(What needs to be done): Hand back each line, unchanged, from the top down to the line where "an empty shader." sits.
::::::
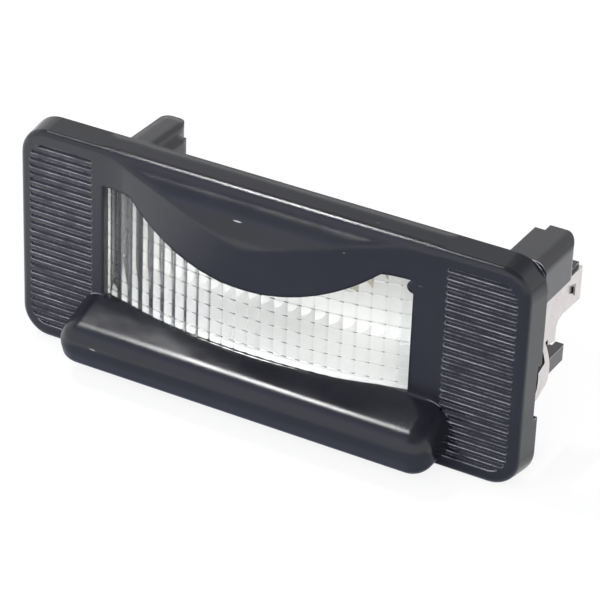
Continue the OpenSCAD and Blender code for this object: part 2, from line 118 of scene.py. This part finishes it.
@dataclass(frozen=True)
class Finish:
    """What every finish has in common.

    Attributes:
        name: the real material, and how its surface was made.
        colour: its sRGB hex colour.
        roughness: its middle roughness.
    """

    name: str
    colour: str
    roughness: float

    def start(self) -> tuple[bpy.types.Material, bpy.types.NodeTree, bpy.types.Node, bpy.types.Node]:
        """Makes the material with an empty shader.

        Returns:
            The material, its node tree, its shader and its texture coordinates.
        """
        material = bpy.data.materials.new(self.name)
        material.use_nodes = True
        tree = material.node_tree
        tree.nodes.clear()
        shader = add_node(
            tree, "ShaderNodeBsdfPrincipled", {"Base Color": linear(self.colour), "Roughness": self.roughness}
        )
        add_node(tree, "ShaderNodeOutputMaterial", links={"Surface": shader.outputs["BSDF"]})
        place = add_node(tree, "ShaderNodeTexCoord")
        return material, tree, shader, place

    def noise(
        self, tree: bpy.types.NodeTree, place: bpy.types.Node, pattern: Pattern
    ) -> bpy.types.NodeSocket:
        """Adds a pattern.

        Args:
            tree: the material's node tree.
            place: its texture coordinates.
            pattern: the size and kind of its features.

        Returns:
            The noise's factor.
        """
        mapped = add_node(
            tree, "ShaderNodeMapping", {"Scale": pattern.stretch}, {"Vector": place.outputs["Object"]}
        )
        made = add_node(
            tree, "ShaderNodeTexNoise",
            {"Scale": per_mm(pattern.size_mm), "Detail": pattern.detail, "Roughness": NOISE_ROUGHNESS},
            {"Vector": mapped.outputs["Vector"]},
        )
        return made.outputs["Fac"]

    def spread(
        self, tree: bpy.types.NodeTree, factor: bpy.types.NodeSocket, low: float, high: float
    ) -> bpy.types.NodeSocket:
        """Turns noise into a value from low to high.

        Args:
            tree: the material's node tree.
            factor: the noise.
            low: what the noise's lower end becomes.
            high: what its upper end becomes.

        Returns:
            The new value.
        """
        made = add_node(
            tree, "ShaderNodeMapRange",
            {"From Min": NOISE_LOW, "From Max": NOISE_HIGH, "To Min": low, "To Max": high}, {"Value": factor},
        )
        return made.outputs["Result"]


@dataclass(frozen=True)
class MouldedPlastic(Finish):
    """An injection-moulded surface: a fine grain, a slow change of gloss, and soft edges.

    Attributes:
        colour_worn: the colour where it has been handled.
        edge_mm: radius of the mould's smallest roundings.
        grain_depth_mm: height of the grain.
        grain: the grain, much coarser than a polished mould's, so that it shows.
        patches: where it has been handled.
        worn_share: how far the worn colour comes through there.
        smears: where its gloss changes, drawn out along the lamp.
        gloss_range: how far the roughness goes to both sides.
        ior: its index of refraction.
        soft_mm: radius of the softer roundings between the ribbed panels, or 0 for none, and then also no
            painted highlight on the ribs and no scratches.
        crest_mm: radius with which the visor runs into the flange's upper edge.
        crest_z_mm: the heights between which that radius comes in.
        ribs_x_mm: the distances from the lamp's middle between which the ribbed panels come in.
        rib_highlight_mm: how wide a band along the ribs' upper edges takes the painted highlight.
        rib_highlight_rise: how much an edge faces upwards where the painted highlight begins and where it is
            full.
        highlight_and_scratch_colour: the colour of the painted highlight on the ribs and of the scratches.
        rib_highlight_breaks: where the painted highlight on the ribs is stronger or weaker, drawn out along
            them.
        rib_highlight_most: how strong the painted highlight is where that is most.
        scratches: the few scratches from handling, drawn out along the lamp.
        scratch_ends: the part of their noise over which a scratch comes in.
        scratch_most: how strongly a scratch shows.
    """

    colour_worn: str
    edge_mm: float
    grain_depth_mm: float
    grain: Pattern = Pattern(0.25, 3.0)
    patches: Pattern = Pattern(14.0, 3.0)
    worn_share: float = 0.6
    smears: Pattern = Pattern(3.0, 4.0, (0.35, 1.0, 1.0))
    gloss_range: float = 0.06
    ior: float = 1.5
    soft_mm: float = 0.0
    crest_mm: float = 2.2
    crest_z_mm: tuple[float, float] = (19.0, 20.0)
    ribs_x_mm: tuple[float, float] = (35.0, 37.0)
    # Painted highlight: the ribs' upward-facing edges are coloured lighter, where a lamp above would catch them
    rib_highlight_mm: float = 0.5
    rib_highlight_rise: tuple[float, float] = (0.2, 0.5)
    highlight_and_scratch_colour: str = "d0ced8"
    rib_highlight_breaks: Pattern = Pattern(1.8, 4.0, (0.45, 1.0, 1.0))
    rib_highlight_most: float = 1.6
    scratches: Pattern = Pattern(0.8, 1.0, (0.12, 1.0, 1.0))
    scratch_ends: tuple[float, float] = (0.8, 0.84)
    scratch_most: float = 0.5

    def ribbed(self, tree: bpy.types.NodeTree, place: bpy.types.Node) -> bpy.types.NodeSocket:
        """Adds a factor that is 1 on the ribbed panels.

        Args:
            tree: the material's node tree.
            place: its texture coordinates.

        Returns:
            The factor.
        """
        along = add_node(tree, "ShaderNodeSeparateXYZ", links={0: place.outputs["Object"]}).outputs["X"]
        out = add_node(tree, "ShaderNodeMath", links={0: along}, operation="ABSOLUTE")
        begins, full = (x * MM for x in self.ribs_x_mm)
        return add_node(
            tree, "ShaderNodeMapRange", {"From Min": begins, "From Max": full}, {"Value": out.outputs[0]}
        ).outputs["Result"]

    def rib_highlight(
        self, tree: bpy.types.NodeTree, place: bpy.types.Node, ribs: bpy.types.NodeSocket
    ) -> bpy.types.NodeSocket:
        """Adds a factor for the painted highlight on the ribs' upward-facing edges, broken up by noise.

        Args:
            tree: the material's node tree.
            place: its texture coordinates.
            ribs: where the ribbed panels are.

        Returns:
            The factor: 1 where the painted highlight is full.
        """
        # Where the rounded normal turns upwards more than the true one, the edge gets the painted highlight
        wide = add_node(tree, "ShaderNodeBevel", {"Radius": self.rib_highlight_mm * MM}, samples=EDGE_SAMPLES)
        true = add_node(tree, "ShaderNodeNewGeometry")
        turned = add_node(
            tree, "ShaderNodeVectorMath", links={0: wide.outputs["Normal"], 1: true.outputs["True Normal"]},
            operation="SUBTRACT",
        )
        rise = add_node(tree, "ShaderNodeSeparateXYZ", links={0: turned.outputs["Vector"]}).outputs["Z"]
        begins, full = self.rib_highlight_rise
        edge = add_node(tree, "ShaderNodeMapRange", {"From Min": begins, "From Max": full}, {"Value": rise})
        highlight_and_scratch_share = self.spread(tree, self.noise(tree, place, self.rib_highlight_breaks), 0.0, self.rib_highlight_most)
        share = edge.outputs["Result"]
        for other in (ribs, highlight_and_scratch_share):
            both = add_node(tree, "ShaderNodeMath", links={0: share, 1: other}, operation="MULTIPLY")
            share = both.outputs[0]
        return share

    def soften(
        self, tree: bpy.types.NodeTree, place: bpy.types.Node, edge: bpy.types.NodeSocket
    ) -> bpy.types.NodeSocket:
        """Rounds the edges between the ribbed panels more, and the visor's run into the flange most.

        Args:
            tree: the material's node tree.
            place: its texture coordinates.
            edge: the normal with the smallest roundings, which stays on the ribbed panels.

        Returns:
            The normal.
        """
        softer = add_node(tree, "ShaderNodeBevel", {"Radius": self.soft_mm * MM}, samples=SOFT_SAMPLES)
        crest = add_node(tree, "ShaderNodeBevel", {"Radius": self.crest_mm * MM}, samples=CREST_SAMPLES)
        height = add_node(tree, "ShaderNodeSeparateXYZ", links={0: place.outputs["Object"]}).outputs["Z"]
        begins, full = (z * MM for z in self.crest_z_mm)
        share = add_node(
            tree, "ShaderNodeMapRange", {"From Min": begins, "From Max": full}, {"Value": height}
        ).outputs["Result"]
        normals = {VECTOR_A: softer.outputs["Normal"], VECTOR_B: crest.outputs["Normal"]}
        middle = add_node(tree, "ShaderNodeMix", links={0: share, **normals}, data_type="VECTOR")
        normals = {VECTOR_A: middle.outputs[VECTOR_MIXED], VECTOR_B: edge}
        both = add_node(
            tree, "ShaderNodeMix", links={0: self.ribbed(tree, place), **normals}, data_type="VECTOR"
        )
        return both.outputs[VECTOR_MIXED]

    def add_rib_highlights_and_scratches(
        self, tree: bpy.types.NodeTree, place: bpy.types.Node, colour: bpy.types.NodeSocket
    ) -> bpy.types.NodeSocket:
        """Adds the painted highlight on the ribs' upper edges, and a few scratches, to the colour.

        Args:
            tree: the material's node tree.
            place: its texture coordinates.
            colour: the colour without them.

        Returns:
            The colour.
        """
        scratches = self.noise(tree, place, self.scratches)
        begins, full = self.scratch_ends
        scratched = add_node(
            tree, "ShaderNodeMapRange", {"From Min": begins, "From Max": full, "To Max": self.scratch_most},
            {"Value": scratches},
        )
        # Painted highlight on the ribs, and the real scratches, both in the lighter colour
        highlight_and_scratch_share = add_node(
            tree, "ShaderNodeMath",
            links={0: self.rib_highlight(tree, place, self.ribbed(tree, place)), 1: scratched.outputs["Result"]},
            operation="MAXIMUM",
        )
        highlighted_and_scratched = add_node(
            tree, "ShaderNodeMix", {COLOUR_B: linear(self.highlight_and_scratch_colour)},
            {0: highlight_and_scratch_share.outputs[0], COLOUR_A: colour}, data_type="RGBA",
        )
        return highlighted_and_scratched.outputs[COLOUR_MIXED]

    def build(self) -> bpy.types.Material:
        """Builds the material."""
        material, tree, shader, place = self.start()
        handled = self.spread(tree, self.noise(tree, place, self.patches), 0.0, self.worn_share)
        mixed = add_node(
            tree, "ShaderNodeMix", {COLOUR_A: linear(self.colour), COLOUR_B: linear(self.colour_worn)},
            {0: handled}, data_type="RGBA",
        )
        colour = mixed.outputs[COLOUR_MIXED]
        edge = add_node(tree, "ShaderNodeBevel", {"Radius": self.edge_mm * MM}, samples=EDGE_SAMPLES)
        normal = edge.outputs["Normal"]
        if self.soft_mm > 0:
            # Painted highlight on the ribs' upper edges, and scratches
            colour = self.add_rib_highlights_and_scratches(tree, place, colour)
            normal = self.soften(tree, place, normal)
        tree.links.new(colour, shader.inputs["Base Color"])
        smears = self.noise(tree, place, self.smears)
        low, high = self.roughness - self.gloss_range, self.roughness + self.gloss_range
        gloss = self.spread(tree, smears, low, high)
        tree.links.new(gloss, shader.inputs["Roughness"])
        bump = add_node(
            tree, "ShaderNodeBump", {"Distance": self.grain_depth_mm * MM},
            {"Height": self.noise(tree, place, self.grain), "Normal": normal},
        )
        tree.links.new(bump.outputs["Normal"], shader.inputs["Normal"])
        shader.inputs["IOR"].default_value = self.ior
        return material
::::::
(Worked answer):
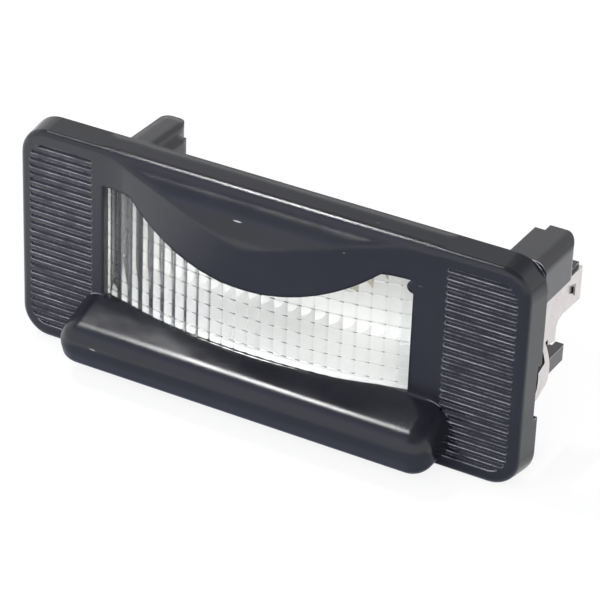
Continue the OpenSCAD and Blender code for this object: part 2, from line 118 of scene.py. This part finishes it.
@dataclass(frozen=True)
class Finish:
    """What every finish has in common.

    Attributes:
        name: the real material, and how its surface was made.
        colour: its sRGB hex colour.
        roughness: its middle roughness.
    """

    name: str
    colour: str
    roughness: float

    def start(self) -> tuple[bpy.types.Material, bpy.types.NodeTree, bpy.types.Node, bpy.types.Node]:
        """Makes the material with an empty shader.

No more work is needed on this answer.